Michelle Rainer, a communication advisor with the DFO, confirmed that wild fish swim in and out of net pens at fish farms and can co-exist with farmed fish. She added that there is “ongoing research to determine to what extent wild fish are preyed upon by farmed fish within net pens, but at this time predation appears to be minimal.” *

But commercial fishermen have noted for years that food pellets not eaten by the farmed Atlantic salmon attracts schools of wild fish.

Salmon farms also routinely turn on bright spotlights during the winter and spring “with unknown consequences on the abundance and distribution of marine fish and invertebrates,” say researchers.

The lights increase the numbers of some fish species around pens “thereby increasing the probability that farmed fish and wild species directly and indirectly interact in coastal marine environments,” the research found.

Fish farms not only attract wild fish, but also their predators. According to DFO figures 110 sea lions drowned in Atlantic salmon pens in 2007, including one event that claimed over 50 animals.

The DFO hasn’t studied the phenomenon of fish farms acting as major fish attractants in depth, but Norwegian researchers have.

A 2014 Norwegian study, for example, found that as many as 17 different species of wild fish came to dine on waste feed from Atlantic salmon feedlots. (Up to five per cent of fish pellets aren’t eaten and drop out of the pens to the ocean floor.)

Up to 10 tonnes of wild fish crowd around the nine studied Norwegian fish farms in the summer months, the research found.

As powerful wild fish attractants, fish farms can also spread disease into the wild too. “The little knowledge that exists indicates that the transfer of pathogens from farmed fish to wild marine fish takes place,” noted the Norwegian researchers.

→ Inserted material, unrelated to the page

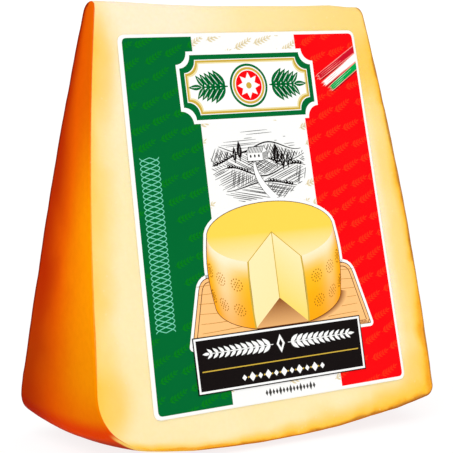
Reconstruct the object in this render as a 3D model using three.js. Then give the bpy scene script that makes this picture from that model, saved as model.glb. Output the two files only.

They also concluded that “attraction of fish to farms may be negative for local fishermen if it reduces the availability and food quality of the wild fish.”

Wild fish congregating around fish farms are exposed to the pathogens that build in the farms, such as sea lice, piscine reovirus and the bacteria piscirickettsia salmonis, a growing problem in B.C. salmon farms.

Recent research shows that, despite industry and government denials, the deadly and durable piscine reovirus has been causing disease in B.C. salmon farms.

The return of the Sea Shepherd vessel to B.C.’s coast this summer has already ruffled industry feathers.

“We’re disappointed that this latest American funded and organized activist campaign is attempting to paint a misleading picture of an industry that provides a healthy, sustainable product that feeds millions of people,” said BCSFA executive director Jeremy Dunn in a press release.